** START Dataset records **
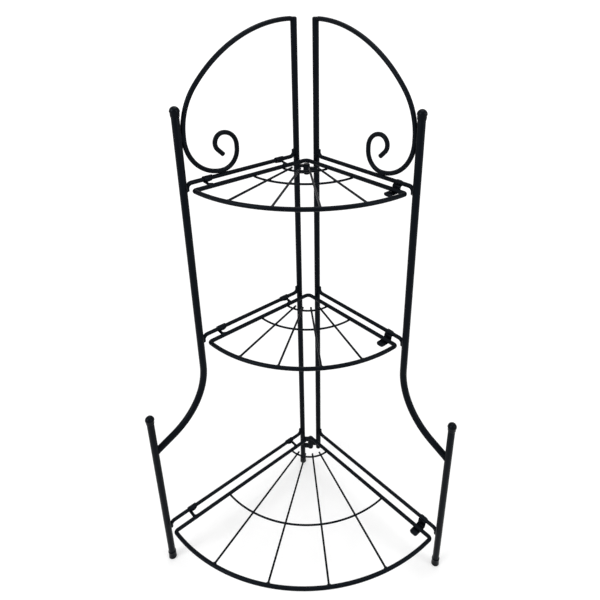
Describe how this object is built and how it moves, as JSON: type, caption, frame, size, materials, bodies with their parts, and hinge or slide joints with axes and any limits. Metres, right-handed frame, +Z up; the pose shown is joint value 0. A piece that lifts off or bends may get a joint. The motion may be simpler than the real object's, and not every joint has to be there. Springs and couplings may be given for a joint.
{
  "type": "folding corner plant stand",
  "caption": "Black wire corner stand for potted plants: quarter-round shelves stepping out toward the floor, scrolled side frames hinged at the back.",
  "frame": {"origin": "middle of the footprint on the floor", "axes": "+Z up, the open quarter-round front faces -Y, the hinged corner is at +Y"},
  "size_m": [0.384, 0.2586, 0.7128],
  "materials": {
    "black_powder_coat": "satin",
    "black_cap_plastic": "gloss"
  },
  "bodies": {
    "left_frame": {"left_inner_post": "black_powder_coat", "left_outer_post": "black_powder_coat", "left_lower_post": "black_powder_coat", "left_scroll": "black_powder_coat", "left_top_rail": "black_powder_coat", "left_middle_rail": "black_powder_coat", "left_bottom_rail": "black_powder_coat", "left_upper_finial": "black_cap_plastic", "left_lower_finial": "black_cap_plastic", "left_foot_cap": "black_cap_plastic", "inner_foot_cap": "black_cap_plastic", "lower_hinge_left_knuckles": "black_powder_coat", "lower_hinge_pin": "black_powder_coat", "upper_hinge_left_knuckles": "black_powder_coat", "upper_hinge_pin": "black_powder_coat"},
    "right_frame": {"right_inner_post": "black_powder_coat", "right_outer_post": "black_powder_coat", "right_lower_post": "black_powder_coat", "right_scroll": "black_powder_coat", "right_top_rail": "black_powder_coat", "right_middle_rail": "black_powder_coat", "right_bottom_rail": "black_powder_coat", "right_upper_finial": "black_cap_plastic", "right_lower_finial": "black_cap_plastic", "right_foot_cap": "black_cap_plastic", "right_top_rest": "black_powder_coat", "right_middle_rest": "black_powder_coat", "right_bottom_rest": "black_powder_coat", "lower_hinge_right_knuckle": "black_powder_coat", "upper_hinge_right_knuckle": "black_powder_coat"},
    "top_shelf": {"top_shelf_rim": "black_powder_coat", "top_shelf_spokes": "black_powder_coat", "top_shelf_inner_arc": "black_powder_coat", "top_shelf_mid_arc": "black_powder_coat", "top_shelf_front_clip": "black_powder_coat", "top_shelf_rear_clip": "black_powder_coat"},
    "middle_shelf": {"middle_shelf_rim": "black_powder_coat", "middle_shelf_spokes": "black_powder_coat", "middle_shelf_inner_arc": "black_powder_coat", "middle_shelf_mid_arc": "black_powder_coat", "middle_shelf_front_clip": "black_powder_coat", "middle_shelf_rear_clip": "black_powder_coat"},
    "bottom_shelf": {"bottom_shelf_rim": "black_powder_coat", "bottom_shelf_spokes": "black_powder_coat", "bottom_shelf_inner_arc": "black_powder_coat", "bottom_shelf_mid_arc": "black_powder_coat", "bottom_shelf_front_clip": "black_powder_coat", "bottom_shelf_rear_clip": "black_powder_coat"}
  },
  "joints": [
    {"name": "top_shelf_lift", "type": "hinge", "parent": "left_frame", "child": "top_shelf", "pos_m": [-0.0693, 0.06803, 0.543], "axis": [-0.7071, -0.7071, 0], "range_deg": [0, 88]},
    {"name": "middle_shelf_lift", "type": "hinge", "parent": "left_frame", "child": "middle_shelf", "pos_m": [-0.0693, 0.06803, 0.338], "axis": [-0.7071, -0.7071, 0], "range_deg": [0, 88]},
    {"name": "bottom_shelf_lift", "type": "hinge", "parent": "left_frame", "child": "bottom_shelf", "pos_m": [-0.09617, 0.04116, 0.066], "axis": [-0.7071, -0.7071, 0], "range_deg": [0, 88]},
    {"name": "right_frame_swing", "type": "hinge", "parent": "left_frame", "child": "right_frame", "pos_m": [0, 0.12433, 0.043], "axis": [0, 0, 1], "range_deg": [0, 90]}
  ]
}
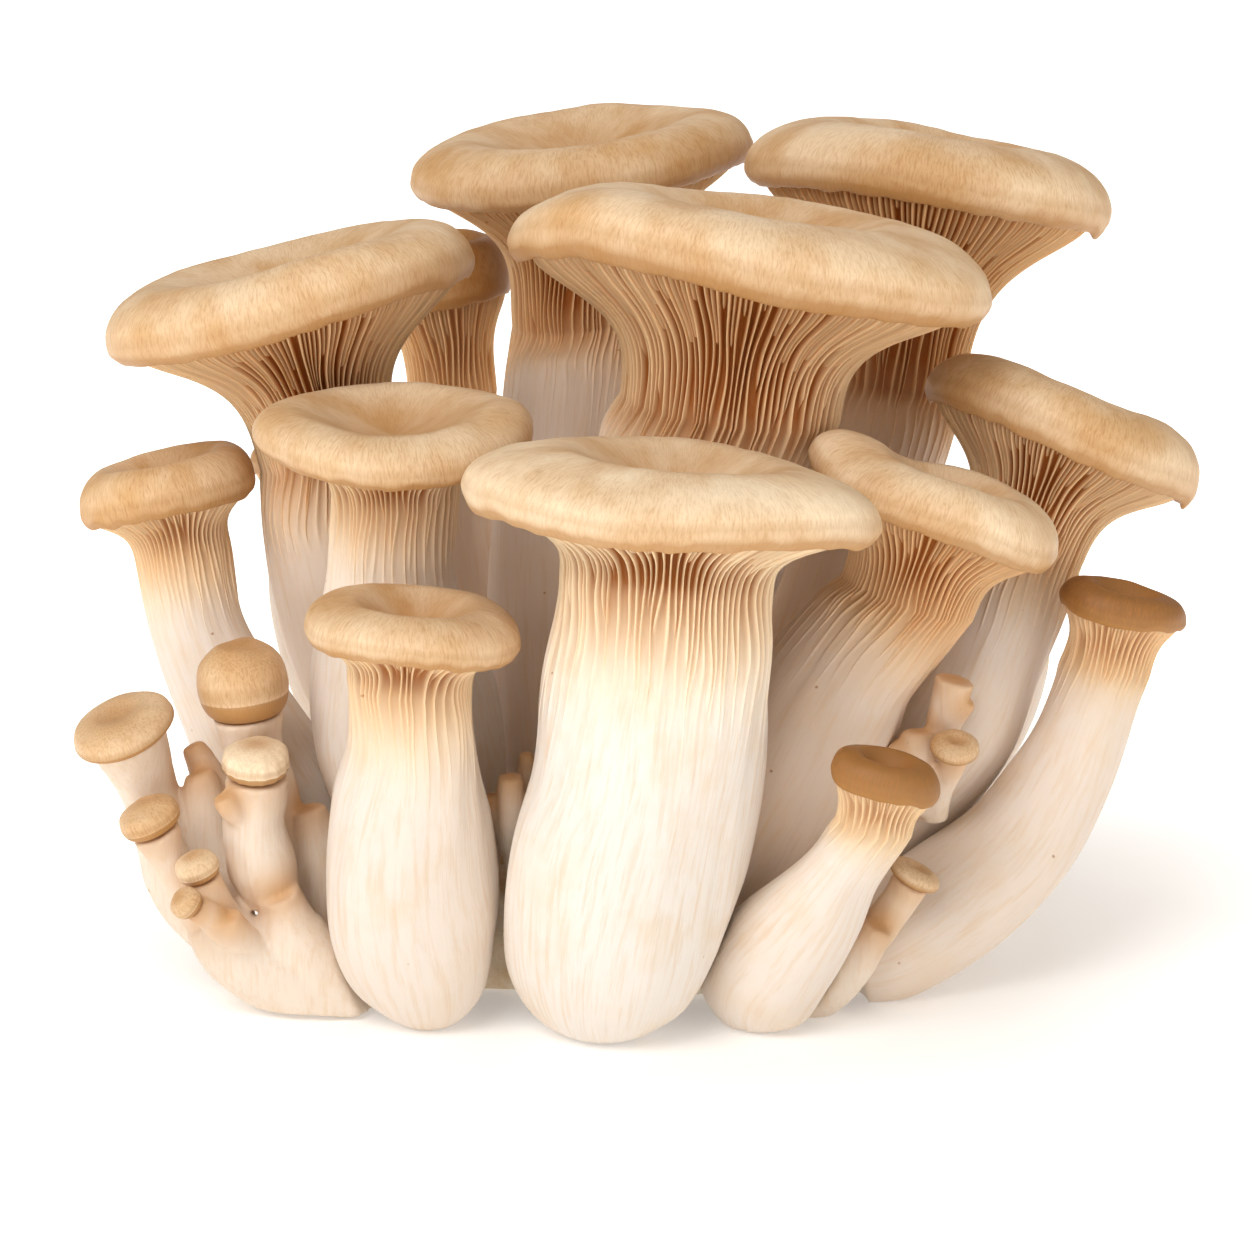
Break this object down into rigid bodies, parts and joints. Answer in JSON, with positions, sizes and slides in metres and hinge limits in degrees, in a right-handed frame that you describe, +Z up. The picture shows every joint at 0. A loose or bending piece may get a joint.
** END Dataset records **
Reproduce the material verbatim, line by line.

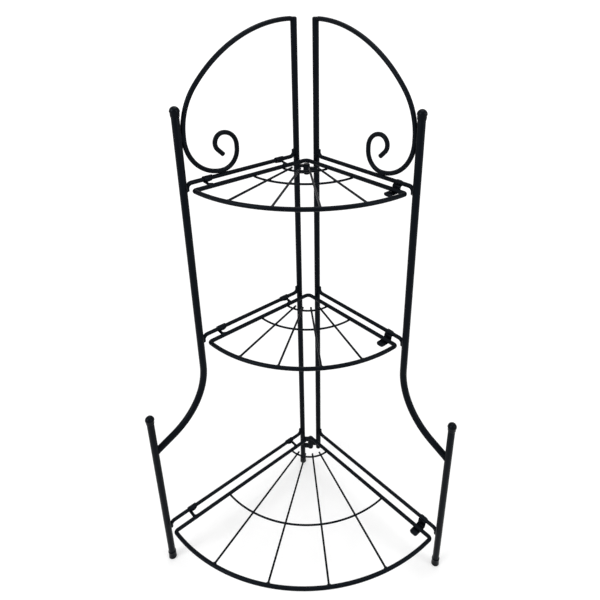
Describe how this object is built and how it moves, as JSON: type, caption, frame, size, materials, bodies with their parts, and hinge or slide joints with axes and any limits. Metres, right-handed frame, +Z up; the pose shown is joint value 0. A piece that lifts off or bends may get a joint. The motion may be simpler than the real object's, and not every joint has to be there. Springs and couplings may be given for a joint.
{
  "type": "folding corner plant stand",
  "caption": "Black wire corner stand for potted plants: quarter-round shelves stepping out toward the floor, scrolled side frames hinged at the back.",
  "frame": {"origin": "middle of the footprint on the floor", "axes": "+Z up, the open quarter-round front faces -Y, the hinged corner is at +Y"},
  "size_m": [0.384, 0.2586, 0.7128],
  "materials": {
    "black_powder_coat": "satin",
    "black_cap_plastic": "gloss"
  },
  "bodies": {
    "left_frame": {"left_inner_post": "black_powder_coat", "left_outer_post": "black_powder_coat", "left_lower_post": "black_powder_coat", "left_scroll": "black_powder_coat", "left_top_rail": "black_powder_coat", "left_middle_rail": "black_powder_coat", "left_bottom_rail": "black_powder_coat", "left_upper_finial": "black_cap_plastic", "left_lower_finial": "black_cap_plastic", "left_foot_cap": "black_cap_plastic", "inner_foot_cap": "black_cap_plastic", "lower_hinge_left_knuckles": "black_powder_coat", "lower_hinge_pin": "black_powder_coat", "upper_hinge_left_knuckles": "black_powder_coat", "upper_hinge_pin": "black_powder_coat"},
    "right_frame": {"right_inner_post": "black_powder_coat", "right_outer_post": "black_powder_coat", "right_lower_post": "black_powder_coat", "right_scroll": "black_powder_coat", "right_top_rail": "black_powder_coat", "right_middle_rail": "black_powder_coat", "right_bottom_rail": "black_powder_coat", "right_upper_finial": "black_cap_plastic", "right_lower_finial": "black_cap_plastic", "right_foot_cap": "black_cap_plastic", "right_top_rest": "black_powder_coat", "right_middle_rest": "black_powder_coat", "right_bottom_rest": "black_powder_coat", "lower_hinge_right_knuckle": "black_powder_coat", "upper_hinge_right_knuckle": "black_powder_coat"},
    "top_shelf": {"top_shelf_rim": "black_powder_coat", "top_shelf_spokes": "black_powder_coat", "top_shelf_inner_arc": "black_powder_coat", "top_shelf_mid_arc": "black_powder_coat", "top_shelf_front_clip": "black_powder_coat", "top_shelf_rear_clip": "black_powder_coat"},
    "middle_shelf": {"middle_shelf_rim": "black_powder_coat", "middle_shelf_spokes": "black_powder_coat", "middle_shelf_inner_arc": "black_powder_coat", "middle_shelf_mid_arc": "black_powder_coat", "middle_shelf_front_clip": "black_powder_coat", "middle_shelf_rear_clip": "black_powder_coat"},
    "bottom_shelf": {"bottom_shelf_rim": "black_powder_coat", "bottom_shelf_spokes": "black_powder_coat", "bottom_shelf_inner_arc": "black_powder_coat", "bottom_shelf_mid_arc": "black_powder_coat", "bottom_shelf_front_clip": "black_powder_coat", "bottom_shelf_rear_clip": "black_powder_coat"}
  },
  "joints": [
    {"name": "top_shelf_lift", "type": "hinge", "parent": "left_frame", "child": "top_shelf", "pos_m": [-0.0693, 0.06803, 0.543], "axis": [-0.7071, -0.7071, 0], "range_deg": [0, 88]},
    {"name": "middle_shelf_lift", "type": "hinge", "parent": "left_frame", "child": "middle_shelf", "pos_m": [-0.0693, 0.06803, 0.338], "axis": [-0.7071, -0.7071, 0], "range_deg": [0, 88]},
    {"name": "bottom_shelf_lift", "type": "hinge", "parent": "left_frame", "child": "bottom_shelf", "pos_m": [-0.09617, 0.04116, 0.066], "axis": [-0.7071, -0.7071, 0], "range_deg": [0, 88]},
    {"name": "right_frame_swing", "type": "hinge", "parent": "left_frame", "child": "right_frame", "pos_m": [0, 0.12433, 0.043], "axis": [0, 0, 1], "range_deg": [0, 90]}
  ]
}
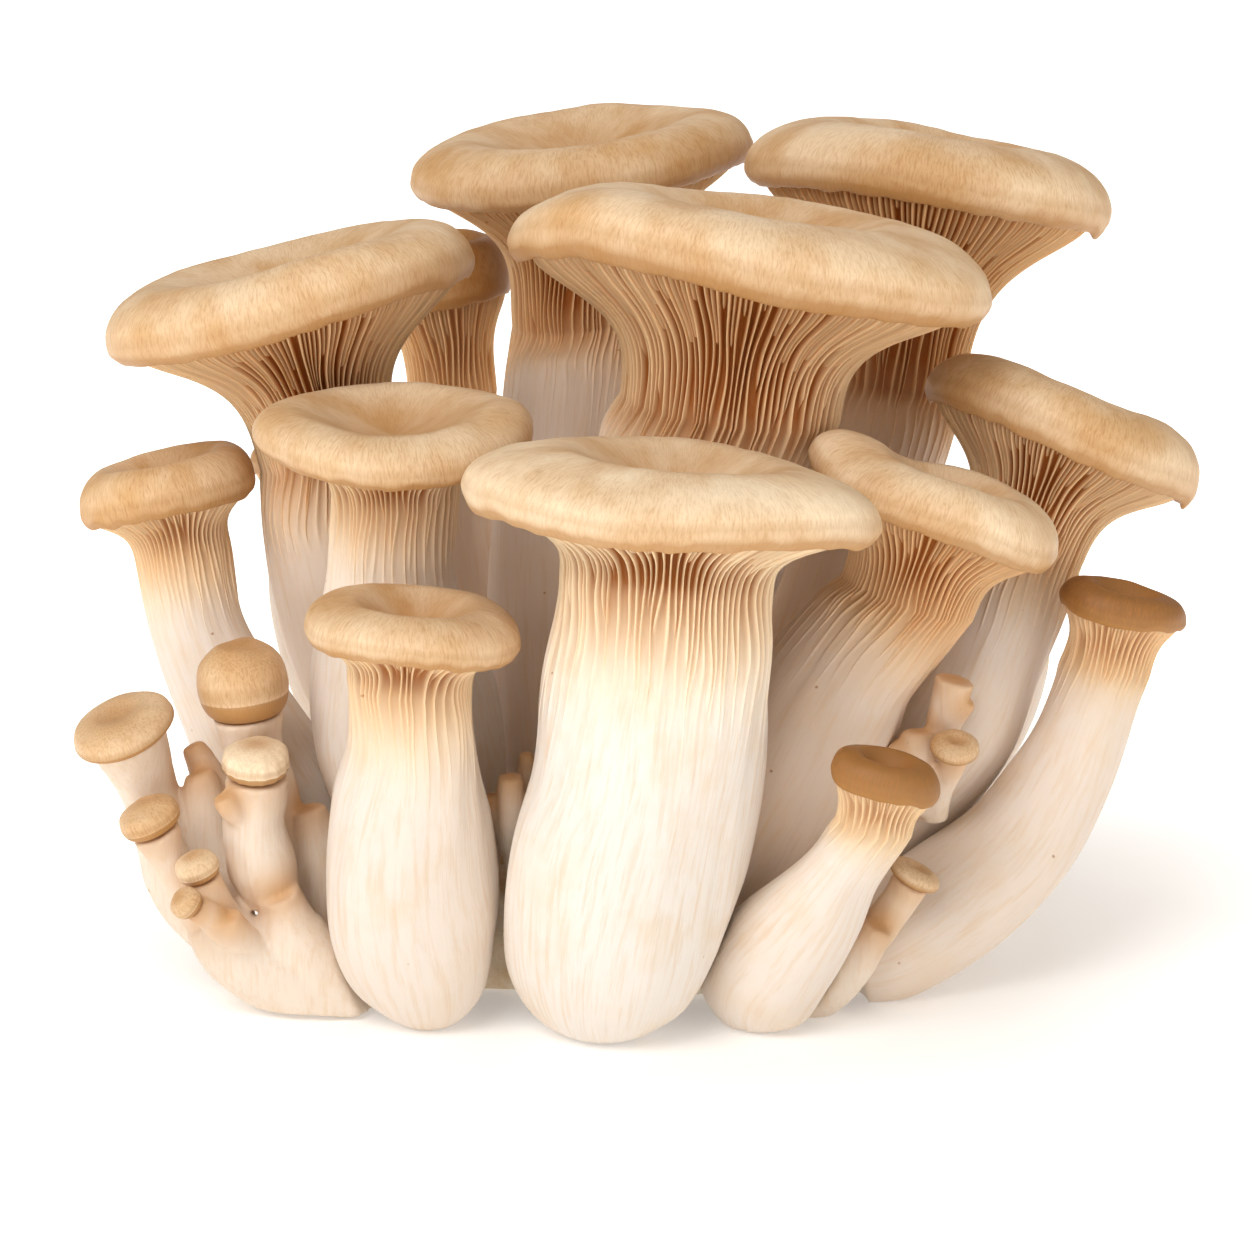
Break this object down into rigid bodies, parts and joints. Answer in JSON, with positions, sizes and slides in metres and hinge limits in degrees, in a right-handed frame that you describe, +Z up. The picture shows every joint at 0. A loose or bending piece may get a joint.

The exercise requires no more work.